● **Data shown**
════
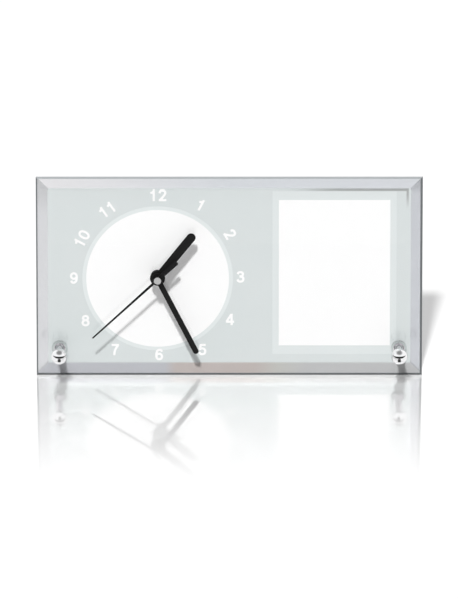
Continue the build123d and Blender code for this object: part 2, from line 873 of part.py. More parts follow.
with BuildPart() as third_wheel:
    with BuildSketch(at_depth(third_wheel_depth, *third_place)):
        toothed(third_wheel_teeth, third_module, third_wheel_tooth)
    extrude(amount=-wheel_thickness)
    with BuildSketch(at_depth(third_pinion_depth, *third_place)):
        toothed(third_pinion_teeth, centre_module, 0)
    extrude(amount=third_pinion_depth - third_wheel_depth)
    with BuildSketch(at_depth(pivot_front, *third_place)):
        Circle(pivot_radius)
    extrude(amount=pivot_front - pivot_rear)
write(third_wheel, "third_wheel")

# Seconds wheel: its arbor runs forward through the minute pipe to the second hand
second_top_n = second_height + second_thickness

with BuildPart() as seconds_wheel:
    with BuildSketch(at_depth(seconds_wheel_depth)):
        toothed(seconds_wheel_teeth, seconds_module, 0)
    extrude(amount=-wheel_thickness)
    with BuildSketch(at_depth(seconds_pinion_depth)):
        toothed(seconds_pinion_teeth, third_module, 0)
    extrude(amount=seconds_pinion_depth - seconds_wheel_depth)
    with BuildSketch(at_depth(seconds_wheel_depth)):
        Circle(seconds_arbor_radius)
    extrude(amount=second_top_n - case_n + seconds_wheel_depth)
    with BuildSketch(at_depth(seconds_wheel_depth)):
        Circle(pivot_radius)
    extrude(amount=seconds_wheel_depth - pivot_rear)
write(seconds_wheel, "seconds_wheel")

with BuildPart() as step_wheel:
    with BuildSketch(at_depth(step_wheel_depth, *step_place)):
        toothed(step_wheel_teeth, rotor_module, 0)
    extrude(amount=-wheel_thickness)
    with BuildSketch(at_depth(step_pinion_depth, *step_place)):
        toothed(step_pinion_teeth, seconds_module, step_pinion_tooth)
    extrude(amount=step_pinion_depth - step_wheel_depth)
    with BuildSketch(at_depth(pivot_front, *step_place)):
        Circle(pivot_radius)
    extrude(amount=pivot_front - pivot_rear)
write(step_wheel, "step_wheel")

with BuildPart() as rotor:
    with BuildSketch(at_depth(rotor_pinion_depth, *rotor_place)):
        toothed(rotor_pinion_teeth, rotor_module, rotor_pinion_tooth)
    extrude(amount=-rotor_pinion_length)
    with BuildSketch(at_depth(pivot_front, *rotor_place)):
        Circle(pivot_radius)
    extrude(amount=pivot_front - pivot_rear)
write(rotor, "rotor")

with BuildPart() as rotor_magnet:
    with BuildSketch(at_depth(magnet_depth, *rotor_place)):
        Circle(magnet_radius)
        Circle(pivot_radius, mode=Mode.SUBTRACT)
    extrude(amount=-magnet_thickness)
write(rotor_magnet, "rotor_magnet")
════
● **Aim of the task**
Give the material above again, word for word.

● **Result of this exercise**
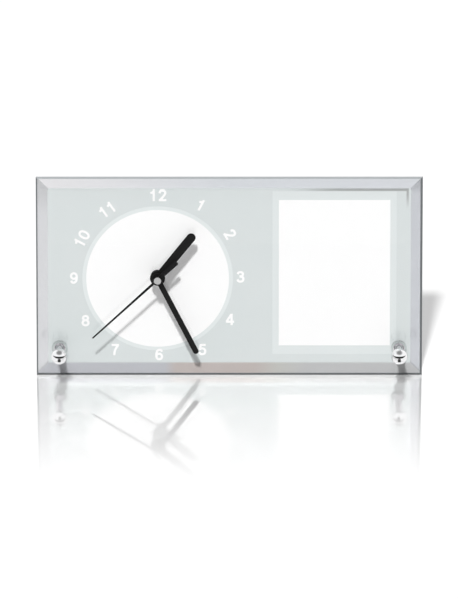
Continue the build123d and Blender code for this object: part 2, from line 873 of part.py. More parts follow.
with BuildPart() as third_wheel:
    with BuildSketch(at_depth(third_wheel_depth, *third_place)):
        toothed(third_wheel_teeth, third_module, third_wheel_tooth)
    extrude(amount=-wheel_thickness)
    with BuildSketch(at_depth(third_pinion_depth, *third_place)):
        toothed(third_pinion_teeth, centre_module, 0)
    extrude(amount=third_pinion_depth - third_wheel_depth)
    with BuildSketch(at_depth(pivot_front, *third_place)):
        Circle(pivot_radius)
    extrude(amount=pivot_front - pivot_rear)
write(third_wheel, "third_wheel")

# Seconds wheel: its arbor runs forward through the minute pipe to the second hand
second_top_n = second_height + second_thickness

with BuildPart() as seconds_wheel:
    with BuildSketch(at_depth(seconds_wheel_depth)):
        toothed(seconds_wheel_teeth, seconds_module, 0)
    extrude(amount=-wheel_thickness)
    with BuildSketch(at_depth(seconds_pinion_depth)):
        toothed(seconds_pinion_teeth, third_module, 0)
    extrude(amount=seconds_pinion_depth - seconds_wheel_depth)
    with BuildSketch(at_depth(seconds_wheel_depth)):
        Circle(seconds_arbor_radius)
    extrude(amount=second_top_n - case_n + seconds_wheel_depth)
    with BuildSketch(at_depth(seconds_wheel_depth)):
        Circle(pivot_radius)
    extrude(amount=seconds_wheel_depth - pivot_rear)
write(seconds_wheel, "seconds_wheel")

with BuildPart() as step_wheel:
    with BuildSketch(at_depth(step_wheel_depth, *step_place)):
        toothed(step_wheel_teeth, rotor_module, 0)
    extrude(amount=-wheel_thickness)
    with BuildSketch(at_depth(step_pinion_depth, *step_place)):
        toothed(step_pinion_teeth, seconds_module, step_pinion_tooth)
    extrude(amount=step_pinion_depth - step_wheel_depth)
    with BuildSketch(at_depth(pivot_front, *step_place)):
        Circle(pivot_radius)
    extrude(amount=pivot_front - pivot_rear)
write(step_wheel, "step_wheel")

with BuildPart() as rotor:
    with BuildSketch(at_depth(rotor_pinion_depth, *rotor_place)):
        toothed(rotor_pinion_teeth, rotor_module, rotor_pinion_tooth)
    extrude(amount=-rotor_pinion_length)
    with BuildSketch(at_depth(pivot_front, *rotor_place)):
        Circle(pivot_radius)
    extrude(amount=pivot_front - pivot_rear)
write(rotor, "rotor")

with BuildPart() as rotor_magnet:
    with BuildSketch(at_depth(magnet_depth, *rotor_place)):
        Circle(magnet_radius)
        Circle(pivot_radius, mode=Mode.SUBTRACT)
    extrude(amount=-magnet_thickness)
write(rotor_magnet, "rotor_magnet")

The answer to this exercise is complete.